Sebagian orang menganggap memakai celana cingkrang bagian dari sunnah Nabi. Bahkan, mereka menganggap orang yang menggunakan celana melebihi mata kaki masuk neraka dan shalatnya tidak sah. Tak heran bila shalat jamaah, orang yang berpandangan seperti ini, sibuk memperhatikan celana orang: apakah cingkrang atau tidak. Sebab mereka memahami urusan panjang celana berpengaruh pada keabsahan shalat.
Merespons masalah ini, Ustadz Arrazy Hasyim dalam pengajiannya mengatakan celana cingkrang tidak ada pada masa Nabi. Yang ada hanya sarung cingkrang. Sebab redaksi hadisnya berbunyi, “Man jarra idzarahu atau tsaubahu”. Idzar atau tsaub dalam hadis ini maknanya adalah sarung. Karenanya, seluruh ulama, kata Ustadz Arrazy, sepakat menyatakan bahwa Nabi pakai sarung, bukan pakai celana.
Kenapa Nabi pakai sarung? Rasulullah memakai pakaian yang lazim digunakan orang pada masa itu. Beliau tidak menggunakan pakaian yang berbeda dengan kaumnya. Malah dalam sebagian riwayat dikatakan bahwa memakai pakaian yang berbeda dengan mayoritas penduduk termasuk bagian dari libas al-syuhrah, yang diharamkan dalam Islam. Karena kebanyakan orang pada masa itu memakai sarung, makanya Nabi pakai sarung.
Abu Bakrah, dalam riwayat al-Bukhari, menyaksikan pada suatu hari Nabi SAW keluar rumah menggunakan sarung. Ujung sarungnya menjulur hingga mata kaki. Artinya, beliau tidak memakai sarung cingkrang. Bahkan, Nabi SAW memakai sarung itu ketika shalat. Kalau memang dikatakan pakai sarung atau celana melebihi mata kaki masuk neraka atau shalatnya tidak sah, pasti Nabi tidak mau melakukan.

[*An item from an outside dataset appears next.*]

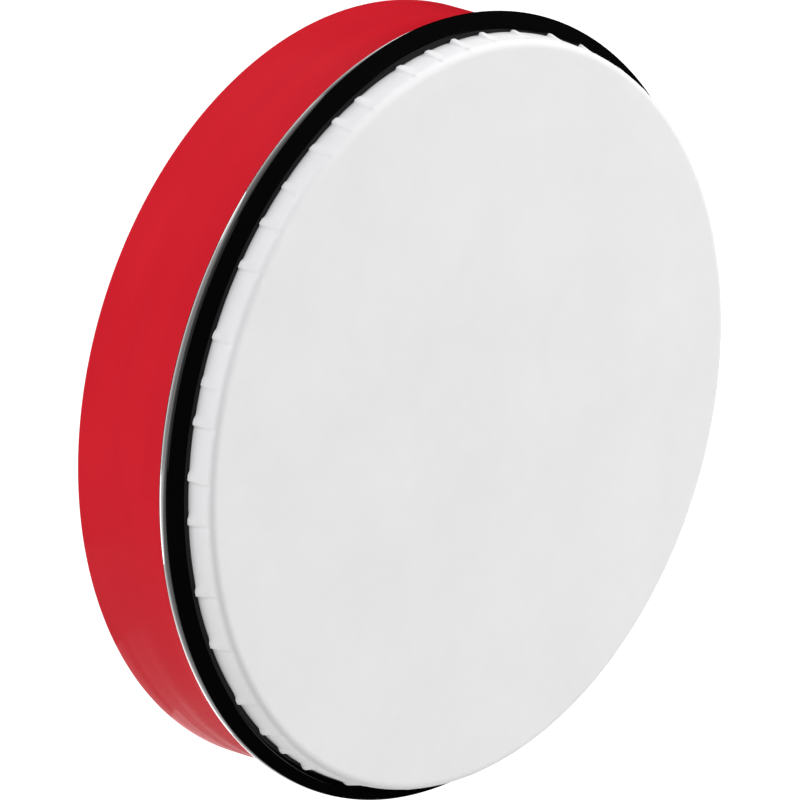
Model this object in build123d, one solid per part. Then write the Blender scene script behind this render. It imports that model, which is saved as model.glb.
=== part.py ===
"""Frame drum: a hand-held drum with a moulded ring shell and a pleated synthetic head.

The drum lies on its open back with the head up. The origin is the centre of the back rim's
plane and +Z is the drum's axis. All sizes are in millimetres.
"""

import os
from math import sqrt

from build123d import *

# ---- Driving dimensions -------------------------------------------------------------------

SKIRT_R = 127.0  # outside of the skin where it goes under the counter hoop: a 10 inch drum
DRUM_DEPTH = 57.0  # back rim to the top of the skin
SKIN_T = 0.4
HEAD_RISE = 9.3  # the skin's top above the counter hoop's front face
SHOULDER_R = 126.3  # outside of the skin where it turns over the bearing edge
SHOULDER_ROUND = 2.8

SHELL_BACK_R = 129.7
SHELL_LEDGE_R = 128.4  # the mould draft takes the wall from SHELL_BACK_R to this
SHELL_WALL = 3.4
RIM_BEAD_WIDTH = 4.9
RIM_BEAD_DEPTH = 6.0
RIM_BEAD_STEP = 1.0  # how much of the bead's depth its sloped inner face takes
RIM_ROUND = 1.5
RIM_BEAD_WALL_ROUND = 1.0
RIM_BEAD_EDGE_ROUND = 0.8
LEDGE_Z = 42.0  # step in the wall that the flesh hoop's lap rests above
LEDGE_ROUND = 0.3
SEAT_GAP = 0.1  # between the skin's skirt and the shell's seat under it
BELT_R = 122.4  # inside of the thick belt that carries the bearing edge
BELT_DEPTH = 22.5  # bearing edge down to the start of the belt
BELT_RAMP = 3.5
BELT_TOP_ROUND = 0.8
BELT_RAMP_ROUND = 1.5

HOOP_DEPTH = 9.1
HOOP_OUTER_R = 133.1
HOOP_BACK_ROUND = 3.5
HOOP_LIP_R = 129.2  # outside edge of the hoop's flat front face
HOOP_LIP_T = 3.1
HOOP_BORE_R = 128.85
LIP_GAP = 0.1  # between the skirt and the hoop's lip
HOOP_BORE_ROUND = 0.2
HOOP_SHOULDER_ROUND = 0.3
HOOP_LIP_ROUND = 0.4

WIRE_R = 0.6
LAP_GAP = 0.05  # between the wire and the skin lapped around it
LAP_RISE = 1.1  # how far the lapped end reaches above the wire's centre

SCREW_COUNT = 12
SCREW_R = 1.1
SCREW_TIP_R = 131.3  # distance of the screw's tip from the drum's axis
SCREW_POINT = 1.2
SCREW_POINT_R = 0.22
SCREW_HEAD_R = 2.1
SCREW_HEAD_T = 1.3
SCREW_HEAD_ROUND = 0.65
SCREW_BELOW_LEDGE = 1.8
PILOT_GAP = 0.03
CLEARANCE_GAP = 0.2
DRILL_OVERRUN = 1.0
RECESS_LENGTH = 2.4
RECESS_WIDTH = 0.6
RECESS_DEPTH = 0.8

# ---- Derived levels and radii --------------------------------------------------------------

HOOP_FRONT_Z = DRUM_DEPTH - HEAD_RISE
HOOP_BACK_Z = HOOP_FRONT_Z - HOOP_DEPTH
HOOP_SHOULDER_Z = HOOP_FRONT_Z - HOOP_LIP_T
BEARING_Z = DRUM_DEPTH - SKIN_T
SEAT_R = SHOULDER_R - SKIN_T - SEAT_GAP
LAP_R = WIRE_R + LAP_GAP  # inside radius of the lap around the wire
WIRE_RING_R = SKIRT_R + LAP_R
WIRE_Z = LEDGE_Z + SEAT_GAP + SKIN_T + LAP_R
SCREW_Z = LEDGE_Z - SCREW_BELOW_LEDGE


def turned(outline):
    """A solid of revolution about the drum's axis from a closed outline in (r, z)."""
    return revolve(Plane.XZ * make_face(outline), Axis.Z)


def around(piece):
    """Copies of a piece that lies on +X, at each screw's place around the drum."""
    step = 360 / SCREW_COUNT
    return [Rot(0, 0, step * (index + 0.5)) * piece for index in range(SCREW_COUNT)]


def radial_cylinder(radius, start_r, end_r):
    """A cylinder along +X at the screws' level, between two distances from the axis."""
    seat = Plane(origin=(start_r, 0, SCREW_Z), x_dir=(0, 1, 0), z_dir=(1, 0, 0))
    return extrude(seat * Circle(radius), end_r - start_r)


# ---- Shell ---------------------------------------------------------------------------------


def make_shell():
    """Ring with a drafted wall, a beaded back rim and a thick belt up to the bearing edge."""
    back_bore_r = SHELL_BACK_R - RIM_BEAD_WIDTH
    wall_bore_r = SHELL_BACK_R - SHELL_WALL
    belt_z = BEARING_Z - BELT_DEPTH
    corners = [
        ((SHELL_BACK_R, 0), RIM_ROUND),
        ((SHELL_LEDGE_R, LEDGE_Z), LEDGE_ROUND),
        ((SEAT_R, LEDGE_Z), LEDGE_ROUND),
        ((SEAT_R, BEARING_Z), SHOULDER_ROUND - SKIN_T),
        ((BELT_R, BEARING_Z), BELT_TOP_ROUND),
        ((BELT_R, belt_z), BELT_RAMP_ROUND),
        ((wall_bore_r, belt_z - BELT_RAMP), BELT_RAMP_ROUND),
        ((wall_bore_r, RIM_BEAD_DEPTH), RIM_BEAD_WALL_ROUND),
        ((back_bore_r, RIM_BEAD_DEPTH - RIM_BEAD_STEP), RIM_BEAD_EDGE_ROUND),
        ((back_bore_r, 0), RIM_ROUND),
    ]
    points = [point for point, _ in corners]
    rounds = [corner_round for _, corner_round in corners]
    ring = turned(FilletPolyline(*points, radius=rounds, close=True))
    hole = radial_cylinder(
        SCREW_R + CLEARANCE_GAP, BELT_R - DRILL_OVERRUN, SHELL_BACK_R + DRILL_OVERRUN
    )
    return ring - around(hole)


# ---- Head ----------------------------------------------------------------------------------


def make_head():
    """Skin: a flat disc, a shoulder, a skirt and an end lapped around the flesh hoop."""
    skirt_bore_r = SKIRT_R - SKIN_T
    shoulder_bore_r = SHOULDER_R - SKIN_T
    outer_lap = LAP_R + SKIN_T
    lap_top_z = WIRE_Z + LAP_RISE
    wire = (WIRE_RING_R, WIRE_Z)

    top = Polyline((0, BEARING_Z), (0, DRUM_DEPTH), (SHOULDER_R - SHOULDER_ROUND, DRUM_DEPTH))
    shoulder = RadiusArc(
        top @ 1, (SHOULDER_R, DRUM_DEPTH - SHOULDER_ROUND), SHOULDER_ROUND
    )
    skirt = Polyline(shoulder @ 1, (SKIRT_R, HOOP_FRONT_Z), (SKIRT_R, WIRE_Z))
    inner_lap = CenterArc(wire, LAP_R, 180, 180)
    lap_end = Polyline(
        inner_lap @ 1,
        (wire[0] + LAP_R, lap_top_z),
        (wire[0] + outer_lap, lap_top_z),
        (wire[0] + outer_lap, WIRE_Z),
    )
    lap = CenterArc(wire, outer_lap, 0, -180)
    inside = Polyline(
        lap @ 1,
        (skirt_bore_r, HOOP_FRONT_Z),
        (shoulder_bore_r, DRUM_DEPTH - SHOULDER_ROUND),
    )
    inner_shoulder = RadiusArc(
        inside @ 1, (SHOULDER_R - SHOULDER_ROUND, BEARING_Z), -(SHOULDER_ROUND - SKIN_T)
    )
    under = Line(inner_shoulder @ 1, top @ 0)
    outline = [top, shoulder, skirt, inner_lap, lap_end, lap, inside, inner_shoulder, under]
    return turned(Curve() + outline)


# ---- Flesh hoop ----------------------------------------------------------------------------


def make_flesh_hoop():
    """Wire ring inside the skirt's lapped end."""
    return Pos(0, 0, WIRE_Z) * Torus(WIRE_RING_R, WIRE_R)


# ---- Counter hoop --------------------------------------------------------------------------


def make_counter_hoop():
    """Clamping ring: a flat front face, a flared flank and a fully rounded back."""
    round_r = HOOP_OUTER_R - HOOP_BACK_ROUND
    round_z = HOOP_BACK_Z + HOOP_BACK_ROUND
    lip_r = SKIRT_R + LIP_GAP

    # The flank is the straight line from the lip's edge that meets the rounding tangentially.
    reach_r = round_r - HOOP_LIP_R
    reach_z = HOOP_FRONT_Z - round_z
    reach = sqrt(reach_r**2 + reach_z**2)
    flank = sqrt(reach**2 - HOOP_BACK_ROUND**2)
    along_r = (flank * reach_r + HOOP_BACK_ROUND * reach_z) / reach**2
    along_z = (flank * reach_z - HOOP_BACK_ROUND * reach_r) / reach**2
    tangent = (HOOP_LIP_R + flank * along_r, HOOP_FRONT_Z - flank * along_z)

    face = FilletPolyline(
        (round_r, HOOP_BACK_Z),
        (HOOP_BORE_R, HOOP_BACK_Z),
        (HOOP_BORE_R, HOOP_SHOULDER_Z),
        (lip_r, HOOP_SHOULDER_Z),
        (lip_r, HOOP_FRONT_Z),
        (HOOP_LIP_R, HOOP_FRONT_Z),
        tangent,
        radius=[
            HOOP_BORE_ROUND,
            HOOP_SHOULDER_ROUND,
            HOOP_SHOULDER_ROUND,
            HOOP_LIP_ROUND,
            HOOP_LIP_ROUND,
        ],
    )
    back = ThreePointArc(
        tangent,
        (HOOP_OUTER_R, round_z),
        (round_r, HOOP_BACK_Z),
    )
    ring = turned(Curve() + [face, back])
    pilot = radial_cylinder(
        SCREW_R + PILOT_GAP, HOOP_BORE_R - DRILL_OVERRUN, SCREW_TIP_R + PILOT_GAP
    )
    return ring - around(pilot)


# ---- Hoop screws ---------------------------------------------------------------------------


def make_hoop_screws():
    """Pan-head self-tapping screws through the belt into the counter hoop."""
    # The head's flat underside touches the round wall only at the head's own edge.
    seat_r = sqrt(BELT_R**2 - SCREW_HEAD_R**2)
    head_r = seat_r - SCREW_HEAD_T
    head = radial_cylinder(SCREW_HEAD_R, head_r, seat_r)
    head = fillet(head.edges().sort_by(Axis.X)[0], SCREW_HEAD_ROUND)
    shank = radial_cylinder(SCREW_R, seat_r, SCREW_TIP_R - SCREW_POINT)
    tip_plane = Plane(
        origin=(SCREW_TIP_R - SCREW_POINT / 2, 0, SCREW_Z), x_dir=(0, 1, 0), z_dir=(1, 0, 0)
    )
    point = tip_plane * Cone(SCREW_R, SCREW_POINT_R, SCREW_POINT)
    screw = head + shank + point
    for length_y, length_z in ((RECESS_LENGTH, RECESS_WIDTH), (RECESS_WIDTH, RECESS_LENGTH)):
        slot = Box(2 * RECESS_DEPTH, length_y, length_z)
        screw -= Pos(head_r, 0, SCREW_Z) * slot
    return Compound(children=around(screw))


# ---- Export --------------------------------------------------------------------------------

NODES = {
    "shell": make_shell,
    "head": make_head,
    "flesh_hoop": make_flesh_hoop,
    "counter_hoop": make_counter_hoop,
    "hoop_screws": make_hoop_screws,
}

os.makedirs("parts", exist_ok=True)
for node, make in NODES.items():
    export_step(make(), f"parts/{node}.step")
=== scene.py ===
"""Looks of the frame drum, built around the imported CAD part.

The scene is in metres, in the part's own frame: the drum lies on its back rim on the floor,
its head up, with its axis on Z. The drum's own sizes are named below in millimetres.
"""

import math

import bpy
import numpy as np
from mathutils import Matrix, Vector


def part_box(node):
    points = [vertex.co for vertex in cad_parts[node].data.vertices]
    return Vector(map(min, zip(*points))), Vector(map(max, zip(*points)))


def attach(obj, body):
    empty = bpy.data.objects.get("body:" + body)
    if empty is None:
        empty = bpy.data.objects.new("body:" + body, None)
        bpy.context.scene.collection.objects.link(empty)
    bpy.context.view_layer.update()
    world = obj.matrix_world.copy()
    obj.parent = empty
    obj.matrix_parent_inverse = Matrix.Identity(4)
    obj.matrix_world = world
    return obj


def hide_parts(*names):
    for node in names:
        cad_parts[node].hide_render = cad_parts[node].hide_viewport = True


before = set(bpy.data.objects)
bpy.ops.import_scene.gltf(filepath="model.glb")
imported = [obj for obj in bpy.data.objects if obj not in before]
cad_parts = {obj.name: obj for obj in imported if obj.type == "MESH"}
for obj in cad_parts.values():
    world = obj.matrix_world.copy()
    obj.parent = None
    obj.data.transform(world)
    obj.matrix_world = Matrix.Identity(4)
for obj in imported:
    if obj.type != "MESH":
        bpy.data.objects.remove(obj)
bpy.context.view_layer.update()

MM = 0.001

# ---- Sizes read from the frame, in millimetres ------------------------------------------------

DRUM_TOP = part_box("head")[1].z / MM
HOOP_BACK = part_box("counter_hoop")[0].z / MM
HOOP_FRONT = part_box("counter_hoop")[1].z / MM
HOOP_OUTER_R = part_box("counter_hoop")[1].x / MM
SHELL_BACK_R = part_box("shell")[1].x / MM
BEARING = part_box("shell")[1].z / MM
WIRE_R = (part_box("flesh_hoop")[1].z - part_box("flesh_hoop")[0].z) / 2 / MM
WIRE_Z = (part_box("flesh_hoop")[1].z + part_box("flesh_hoop")[0].z) / 2 / MM
WIRE_RING_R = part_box("flesh_hoop")[1].x / MM - WIRE_R
SKIN_T = DRUM_TOP - BEARING

# ---- Sizes repeated from the CAD part, in millimetres -----------------------------------------

SKIRT_R = 127.0
SHOULDER_R = 126.3
SHOULDER_ROUND = 2.8
LAP_GAP = 0.05  # between the flesh hoop and the skin lapped around it
LAP_RISE = 1.1  # how far the lapped end reaches above the flesh hoop's centre

RIM_ROUND = 1.5
LEDGE_R = 128.4
LEDGE_Z = 42.0
LEDGE_ROUND = 0.3
SEAT_R = 125.8
SHELL_WALL = 3.4
BELT_R = 122.4
BELT_DEPTH = 22.5
BELT_RAMP = 3.5
BELT_TOP_ROUND = 0.8
BELT_RAMP_ROUND = 1.5
RIM_BEAD_WIDTH = 4.9
RIM_BEAD_DEPTH = 6.0
RIM_BEAD_STEP = 1.0
RIM_BEAD_WALL_ROUND = 1.0

LIP_BORE_R = 127.1
LIP_EDGE_R = 129.2
LIP_T = 3.1
LIP_EDGE_ROUND = 0.4
HOOP_BORE_R = 128.85
HOOP_BORE_ROUND = 0.2
HOOP_BACK_ROUND = 3.5

SCREW_COUNT = 12
SCREW_Z = 40.2
SCREW_HOLE_R = 1.3

# ---- Settings of the visible meshes alone, with lengths in millimetres ------------------------

RIM_BEAD_EDGE_ROUND = 0.3
LIP_BORE_ROUND = 0.3
SUPPORT = 0.15  # flat kept beside a rounded corner, so that the corner shades cleanly
DRILL_LENGTH = 12.0
DRILL_SIDES = 48
CORNER_STEPS = 6
SHELL_COLUMNS = 600
HOOP_COLUMNS = 720
SHELL_SHARP_DEGREES = 40
HOOP_SHARP_DEGREES = 50


# ---- Mesh helpers -----------------------------------------------------------------------------


def new_object(name, points, faces):
    """A smooth-shaded mesh object from points in millimetres and lists of vertex indices."""
    mesh = bpy.data.meshes.new(name)
    mesh.from_pydata(np.asarray(points, float) * MM, [], faces)
    mesh.validate()
    mesh.shade_smooth()
    obj = bpy.data.objects.new(name, mesh)
    bpy.context.scene.collection.objects.link(obj)
    return obj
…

Maka dari itu, hadis larangan sarung atau celana cingkrang perlu dipahami secara utuh, tidak sepotong-potong. Memang ada larangan memakai sarung cingkrang, tapi di situ ada alasannya, yaitu bila timbul kesombongan dalam hati. Kalau tidak ada rasa sombong dalam hati, para ulama membolehkan menggunakan sarung atau celana melebihi mata kaki.